The approach identifies the principal factors that affect the future and, importantly, explores a number of different future scenarios with some indication of the likelihood of each scenario occurring. The whole area is closely linked with corporate strategy and planning. The main benefit of this type of approach is that it acknowledges that different scenarios may be plausible from a given starting point and starts to consider how an organisation, its suppliers, customers and competitors may respond in the future.

There is no generally accepted way of constructing scenarios. The Shell Company are well known for developing and using scenario techniques for corporate forecasting and planning. Simulation approaches may also provide a useful aid to scenario planning. A simulation technique known as Systems Dynamics has been used to assist scenario analysis in some businesses. Agent-based simulation methods are also showing promise in scenario development and evaluation.

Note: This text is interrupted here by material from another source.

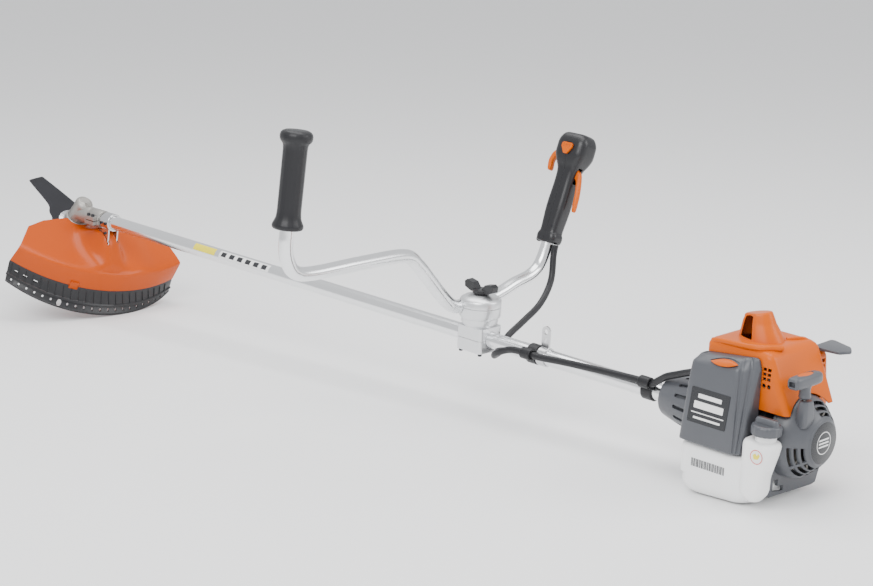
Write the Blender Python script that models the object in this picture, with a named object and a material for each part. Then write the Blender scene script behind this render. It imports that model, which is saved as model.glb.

Quantitative versus Qualitative forecasting – a word of caution The distinction between qualitative and quantitative is not always clear cut. The assessment of data will often play a part in qualitative forecasting, for example in examining and trying to predict the growth of a new market. Market research has been classified here as a qualitative approach but it often utilises sophisticated statistical sampling and analysis methods and may generate lots of data. However, the interpretation of a market research study for forecasting and planning will be based on human judgement in most cases. Human judgement will usually play some part in quantitative forecasting e.g. in identifying turning points in a time series. Irrespective of the type of method used, monitoring and tracking of a business forecasting process that generates forecasts on a regular basis should be based on quantitative analysis.